Problem to solve: Select from the data all lines with the word "each".

Records that describe objects
_ _ _ _
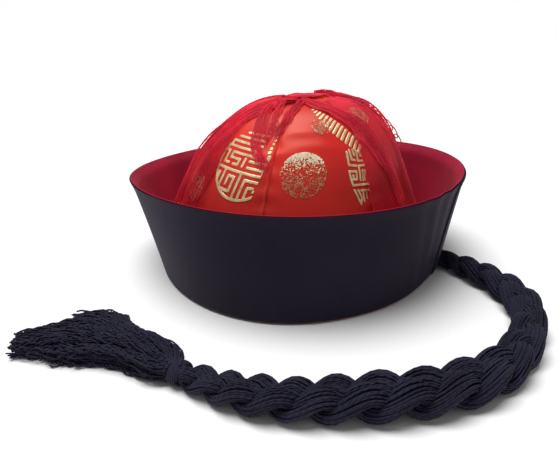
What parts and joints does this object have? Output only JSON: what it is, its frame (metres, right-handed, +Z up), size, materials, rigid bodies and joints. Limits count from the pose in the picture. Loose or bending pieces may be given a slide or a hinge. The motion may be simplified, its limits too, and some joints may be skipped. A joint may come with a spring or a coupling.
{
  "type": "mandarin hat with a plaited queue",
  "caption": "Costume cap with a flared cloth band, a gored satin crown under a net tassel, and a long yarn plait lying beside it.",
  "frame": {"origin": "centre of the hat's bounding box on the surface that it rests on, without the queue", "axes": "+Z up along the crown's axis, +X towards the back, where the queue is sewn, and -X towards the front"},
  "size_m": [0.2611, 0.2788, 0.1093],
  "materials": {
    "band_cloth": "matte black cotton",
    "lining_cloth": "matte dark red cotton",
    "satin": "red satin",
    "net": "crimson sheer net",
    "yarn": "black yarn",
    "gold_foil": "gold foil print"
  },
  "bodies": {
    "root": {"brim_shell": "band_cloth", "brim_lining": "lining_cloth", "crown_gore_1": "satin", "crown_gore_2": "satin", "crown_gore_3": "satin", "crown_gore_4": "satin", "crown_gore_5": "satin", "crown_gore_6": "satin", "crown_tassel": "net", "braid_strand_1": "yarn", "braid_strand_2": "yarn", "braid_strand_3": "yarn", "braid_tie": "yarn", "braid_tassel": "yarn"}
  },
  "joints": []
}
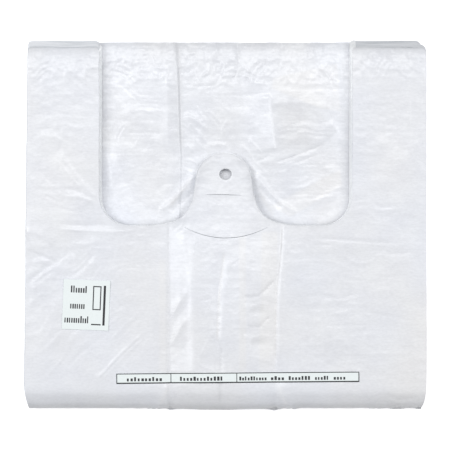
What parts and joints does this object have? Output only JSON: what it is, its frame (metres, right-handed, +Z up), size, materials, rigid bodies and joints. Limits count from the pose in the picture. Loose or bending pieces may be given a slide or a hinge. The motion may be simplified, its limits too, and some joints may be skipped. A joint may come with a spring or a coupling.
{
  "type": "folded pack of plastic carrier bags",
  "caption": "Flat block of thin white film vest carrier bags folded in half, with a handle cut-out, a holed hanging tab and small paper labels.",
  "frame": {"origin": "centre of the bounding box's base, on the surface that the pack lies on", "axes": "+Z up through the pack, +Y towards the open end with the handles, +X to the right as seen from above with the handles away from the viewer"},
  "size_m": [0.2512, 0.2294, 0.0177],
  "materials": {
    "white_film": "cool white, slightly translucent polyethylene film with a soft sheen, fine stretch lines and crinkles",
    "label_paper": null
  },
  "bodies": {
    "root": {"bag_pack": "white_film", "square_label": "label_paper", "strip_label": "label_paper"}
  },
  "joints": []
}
_ _ _ _
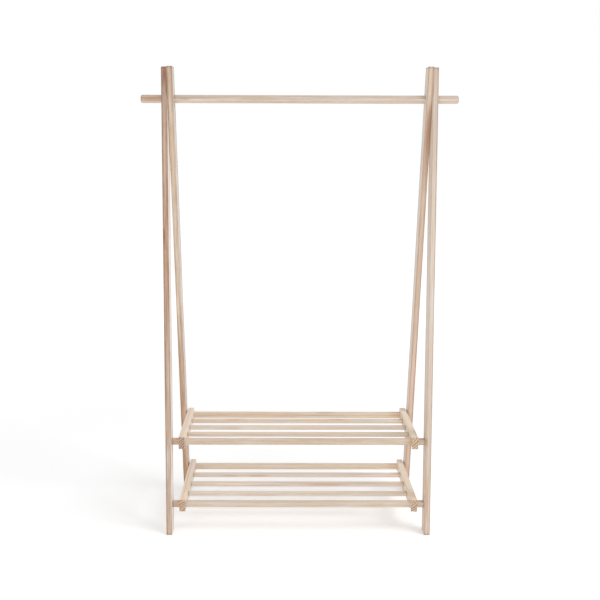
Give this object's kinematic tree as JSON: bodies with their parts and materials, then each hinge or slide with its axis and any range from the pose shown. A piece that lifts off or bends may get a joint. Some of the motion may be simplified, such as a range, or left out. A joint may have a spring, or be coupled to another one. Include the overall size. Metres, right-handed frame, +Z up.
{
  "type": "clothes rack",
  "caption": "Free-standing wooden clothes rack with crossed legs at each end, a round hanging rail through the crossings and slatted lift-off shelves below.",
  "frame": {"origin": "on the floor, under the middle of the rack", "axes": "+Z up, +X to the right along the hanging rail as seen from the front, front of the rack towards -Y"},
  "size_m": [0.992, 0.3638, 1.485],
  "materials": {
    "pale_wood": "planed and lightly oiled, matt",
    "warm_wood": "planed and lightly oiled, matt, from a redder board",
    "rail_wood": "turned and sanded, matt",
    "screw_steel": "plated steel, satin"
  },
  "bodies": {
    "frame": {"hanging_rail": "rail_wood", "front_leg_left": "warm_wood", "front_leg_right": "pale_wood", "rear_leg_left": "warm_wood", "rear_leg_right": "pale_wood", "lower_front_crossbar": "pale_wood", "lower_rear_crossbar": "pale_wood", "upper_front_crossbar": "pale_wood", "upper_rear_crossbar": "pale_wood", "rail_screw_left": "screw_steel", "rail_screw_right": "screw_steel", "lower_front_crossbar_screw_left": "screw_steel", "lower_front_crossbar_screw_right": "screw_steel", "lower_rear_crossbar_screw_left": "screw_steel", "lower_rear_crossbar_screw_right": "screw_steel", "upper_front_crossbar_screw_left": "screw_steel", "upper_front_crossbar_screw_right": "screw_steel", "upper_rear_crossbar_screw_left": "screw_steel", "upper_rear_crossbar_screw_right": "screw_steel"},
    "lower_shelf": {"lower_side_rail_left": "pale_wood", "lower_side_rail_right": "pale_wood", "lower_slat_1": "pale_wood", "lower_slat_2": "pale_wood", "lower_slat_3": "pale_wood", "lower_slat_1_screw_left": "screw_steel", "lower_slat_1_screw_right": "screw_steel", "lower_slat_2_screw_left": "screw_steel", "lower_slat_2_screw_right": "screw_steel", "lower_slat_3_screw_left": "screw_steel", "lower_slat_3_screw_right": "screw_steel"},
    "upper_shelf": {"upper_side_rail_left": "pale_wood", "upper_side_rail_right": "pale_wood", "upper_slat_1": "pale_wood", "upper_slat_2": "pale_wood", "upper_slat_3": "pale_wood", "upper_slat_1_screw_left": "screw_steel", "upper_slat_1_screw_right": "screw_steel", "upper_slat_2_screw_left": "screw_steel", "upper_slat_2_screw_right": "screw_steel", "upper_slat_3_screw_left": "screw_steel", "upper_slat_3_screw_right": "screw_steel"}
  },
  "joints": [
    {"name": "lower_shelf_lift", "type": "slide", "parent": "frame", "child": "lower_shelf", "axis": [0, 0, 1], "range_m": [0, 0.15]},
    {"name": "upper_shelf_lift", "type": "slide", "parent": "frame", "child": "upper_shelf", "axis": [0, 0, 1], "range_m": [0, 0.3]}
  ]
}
_ _ _ _
Exercise result:
Give this object's kinematic tree as JSON: bodies with their parts and materials, then each hinge or slide with its axis and any range from the pose shown. A piece that lifts off or bends may get a joint. Some of the motion may be simplified, such as a range, or left out. A joint may have a spring, or be coupled to another one. Include the overall size. Metres, right-handed frame, +Z up.
  "caption": "Free-standing wooden clothes rack with crossed legs at each end, a round hanging rail through the crossings and slatted lift-off shelves below.",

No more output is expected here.